Mas uma ordem expressa em um ofício do Ministério das Relações Exteriores deixa claro que toda informação terá que ser compartilhada, acabando assim com qualquer possibilidade de a pasta responsável pelo contato com instituições estrangeiras cuidar sozinha das denúncias. “O Ministério da Justiça funciona como órgão interno de coordenação ao qual serão transmitidas as informações recebidas pelo Itamaraty dos organismos internacionais”, ordenaram os militares, para controlar as informações que chegavam do exterior.

Em vez de apurar as denúncias, os documentos mostram que os militares se apressaram em escalar consultores jurídicos para elaborar “defesa” do Brasil junto à ONU, se o organismo internacional decidisse questionar o país de forma mais incisiva. As informações sobre violações de direitos humanos eram tratadas como “dossiês” contra o governo. “No sentido de que o presente processo deva ser instruído para servir de base à resposta que o Brasil deva apresentar como defesa, no âmbito da ONU. Assim, proponho o seu encaminhamento à DSI deste ministério para que informe a respeito das acusações formuladas no dossiê anexo”, orientou o consultor jurídico Hélio Fonseca, antes de o governo decidir ignorar a resposta à ONU.

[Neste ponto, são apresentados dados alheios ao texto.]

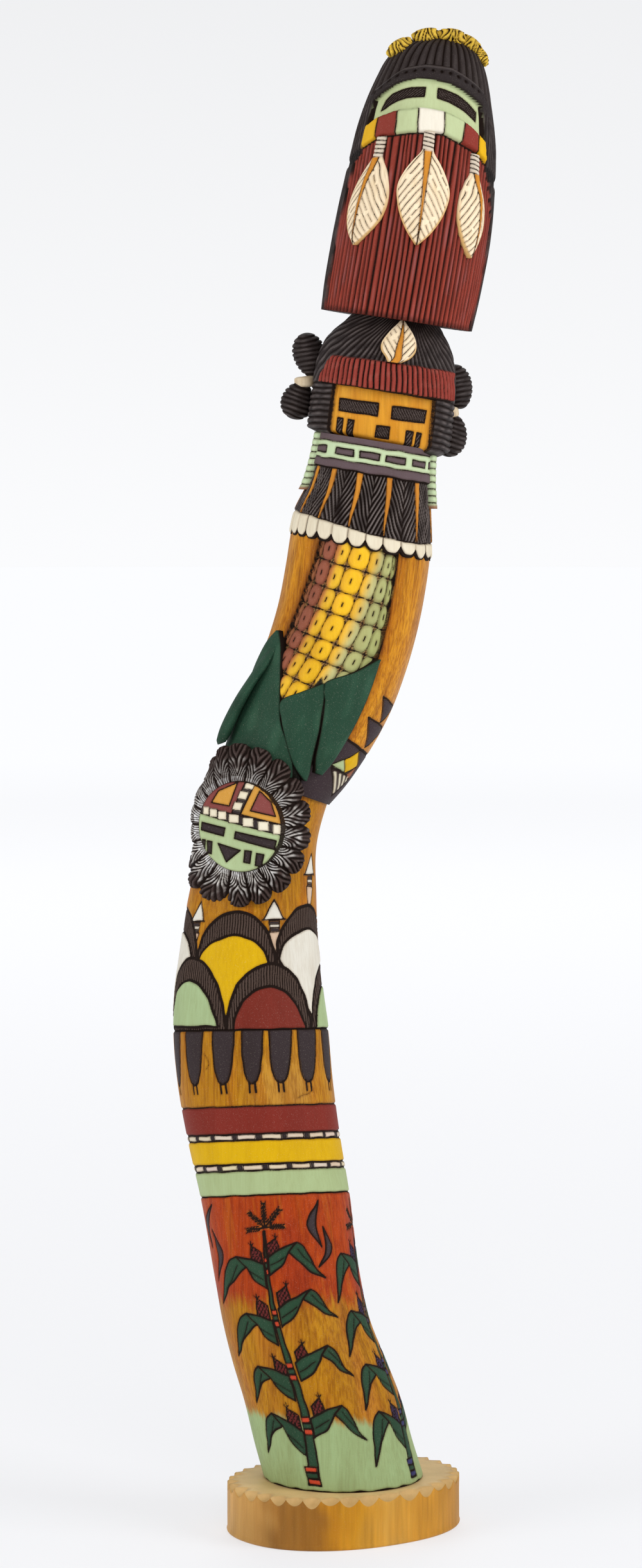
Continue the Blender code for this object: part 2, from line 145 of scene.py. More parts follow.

No documento, o Ministério da Justiça também lista nomes de desaparecidos e mortos políticos que representariam o maior “risco” para a imagem do país, pois o episódio dos crimes não tinha suporte jurídico elaborado pelos consultores. Além da denúncia da Federação Sindical Mundial, o governo militar foi acionado a responder por agressões a outros 1.081 cidadãos brasileiros relacionados pela ONU.